Since the ¼ wavelength phase difference film and ½ wavelength phase difference film (phase difference films) are subjected to stretching to obtain anisotropy, they must be subjected to filmization prior to lamination. During the filmization, the phase difference films must have a sufficient thickness due to the filmization process. The minimal thickness of each film is about 40 μm. A total thickness the laminate consisting of the two films and the adhesive layer reaches about 100 μm.
Recent trends toward slimness of small-medium size display devices (e.g., cellular phones, PDAs and games) have continued. The phase difference film laminate having a large thickness (about 100 μm) has been a great obstacle to the slimness of the display device.
Display devices further include a scattering layer to enhance visibility. That is, upon general light reflection, light can be seen in a direction only where a reflection angle is the same as an incidence angle of a light source, thus making it extremely difficult to recognize a display image. The scattering layer serves to improve visibility via dispersion of light in a variety of directions. In addition, the scattering layer inhibits an occurrence of an interference fringe which is frequently created in transflective LCDs.
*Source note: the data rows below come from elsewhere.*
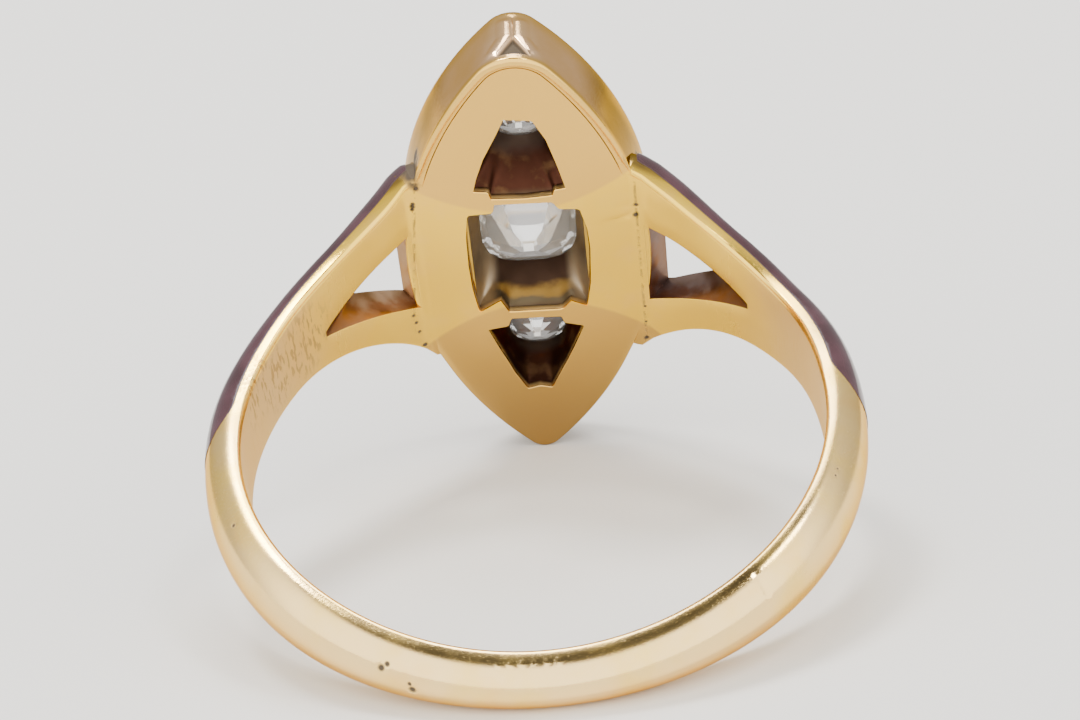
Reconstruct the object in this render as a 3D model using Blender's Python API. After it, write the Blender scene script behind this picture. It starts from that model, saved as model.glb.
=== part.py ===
"""Mourning ring: a gold finger ring with a pointed-oval head, split shoulders, enamel and three stones.

Modelled in the ring's own frame, where X is the width, +Y runs from the palm side to the head and
+Z is the finger's axis. An empty then lays the whole ring down on its side, on its two low points.
"""

from math import asin, atan2, ceil, cos, hypot, pi, radians, sin, sqrt, tan

import bmesh
import bpy
from mathutils import Vector

MM = 0.001

# Band, as a half-round section swept round the finger hole
HOLE_RADIUS = 8.5 * MM
BAND_THICKNESS = 1.2 * MM
BAND_SIDE = 0.18 * MM            # upright side of the section at the palm
PALM_HALF_WIDTH = 0.82 * MM      # half the band's width at the palm, its narrowest place
CHEEK_HALF_WIDTH = 1.3 * MM      # half the band's width at the finger's sides
CHEEK_ANGLE = radians(71.0)      # where it is reached, as an angle from the palm

# Shoulders, which flare out to the head
SHOULDER_HALF_WIDTH = 3.7 * MM   # half the width where they reach the head
FLARE_POWER = 10
SHOULDER_THICKNESS = 0.98 * MM
SHOULDER_FILLET = 0.36 * MM      # thickness gained towards the head
SHOULDER_SIDE = 0.36 * MM        # upright side of the section
SIDE_START = radians(50.0)       # the upright side grows between these angles
SIDE_END = radians(100.0)
WINDOW_SIDE = 0.8                # height of each arm's dome at the window, as a share of the dome
SHOULDER_STEP = 0.1 * MM         # their inner faces stand in from the flat back by this
SHOULDER_DROP = 0.16 * MM        # their middle sits below the band's middle
SHOULDER_TURN = radians(2.3)     # they sit askew, the left one higher
SHOULDER_START = radians(95.0)
DROP_ANGLE = radians(130.0)      # where their middle has dropped
SHOULDER_WAIST = radians(138.0)  # their thinnest place
SHOULDER_ANGLE = radians(158.0)
SHOULDER_END = radians(168.0)    # the arms' ends, buried in the head
SECTION_STEP = radians(3.5)
ARM_POINTS = 7                   # steps across each arm of the section
EDGE_CROWDING = 1.6              # power that crowds those steps at the arm's outer edge

# Window that splits each shoulder into two arms, a hole that is shorter on the outside
WINDOW_APEX = radians(132.0)     # angle from the palm, on the inner face
WINDOW_LEAN = radians(11.4)      # the apex is nearer the head on the outer face by this
WINDOW_FOOT_INSET = 0.25 * MM    # its foot starts inside the head's side by this, on the inner face
WINDOW_FOOT_REACH = 0.5 * MM     # and stands off it by this on the outer face
WINDOW_OVERSHOOT = 0.35          # the cutter passes each face by this share of the metal
WINDOW_HALF_HEIGHT = 1.54 * MM   # at the head
WINDOW_CORNER = 0.1 * MM         # half the width of the blunt apex
WINDOW_STEPS = 8
APEX_DROP = 0.4 * MM             # apex below the band's middle
APEX_SKEW = 0.09 * MM            # the left apex lies higher and the right one lower
FOOT_DROP = 0.21 * MM
FOOT_SKEW = 0.2 * MM
SPLIT_START = radians(121.0)     # a valley leads to the window
SPLIT_END = radians(137.0)

# Head, a box with pointed-oval outlines that hang lower than they rise
HEAD_TURN = radians(1.0)         # it sits a little askew on the band
HEAD_RISE = 0.19 * MM            # its widest place above the band's middle
BACK_WIDTH = 7.6 * MM
BACK_UPPER_LENGTH = 7.78 * MM    # from the widest place to the upper tip
BACK_LOWER_LENGTH = 8.38 * MM
BACK_UPPER_TIP = 1.45 * MM       # tip radius
BACK_LOWER_TIP = 0.6 * MM
FRONT_WIDTH = 7.8 * MM
FRONT_UPPER_LENGTH = 7.64 * MM
FRONT_LOWER_LENGTH = 8.24 * MM
FRONT_UPPER_TIP = 1.0 * MM
FRONT_LOWER_TIP = 0.6 * MM
LEAST_TIP = 0.05 * MM            # tip radius left inside the rim
BACK_BITE = 0.4 * MM             # the flat back stands inside the finger hole's circle by this
HEAD_DEPTH = 2.6 * MM
BACK_CHAMFER = 0.1 * MM
FRONT_CHAMFER = 0.1 * MM
FRONT_RIM = 0.42 * MM            # gold left round the front enamel

# Enamel
ENAMEL_DEPTH = 0.3 * MM
ENAMEL_MARGIN = 0.14 * MM        # gold left beside the enamel
ENAMEL_TIP = radians(96.0)       # where the inlay ends in a point on the band
ENAMEL_SPREAD = radians(105.0)   # where it reaches its full width
ENAMEL_END = radians(161.0)      # inside the head, which trims it
ENAMEL_POINT = 0.03              # half height of the point, as a share of the full one
CLEARANCE = 0.04 * MM            # between pieces that touch

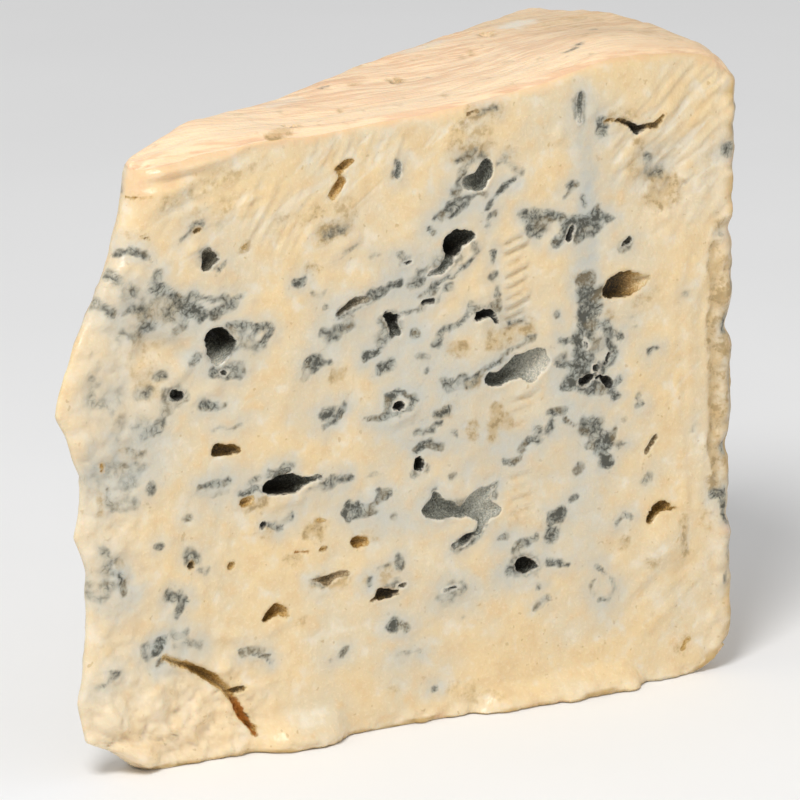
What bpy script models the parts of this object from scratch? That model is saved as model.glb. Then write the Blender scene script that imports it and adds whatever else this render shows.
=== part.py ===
"""A wedge of blue cheese: one sixteenth of a small wheel, standing on its flat base rind.

Metres, +Z up. The wheel's axis is at the thin tip of the wedge and its rim is at +X. The cut face
at -Y is the one with the named hollows, and its mirror at +Y is the other cut.
"""

import math
import random

import bmesh
import bpy
import numpy as np
from mathutils import Matrix, Vector, noise

MM = 0.001

# The wheel and the portion cut from it.
WHEEL_RADIUS = 100.0 * MM
PORTIONS = 16
HALF_ANGLE = math.pi / PORTIONS
TOP_MIDDLE = 82.0 * MM
TOP_RIM_RISE = 2.6 * MM
TOP_TIP_DROP = 2.6 * MM
TOP_SWELL = 2.2 * MM
TOP_BACK_RISE = 1.6 * MM
TOP_SHOULDER = 8.0 * MM
TOP_SHOULDER_BACK = 3.4 * MM
BASE_SHOULDER = 7.0 * MM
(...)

As shown in FIG. 5, the scattering layer 11 is generally arranged under the quarter wave film layer 10 at the side of the upper polarization film 1, thereby being used for a region being in contact with a panel. Although the scattering layer 11 is used as a separate scattering adhesive layer, the scattering adhesive layer has a thickness of several tens micrometers (μm), thus disadvantageously causing an increase in total thickness of the LCD.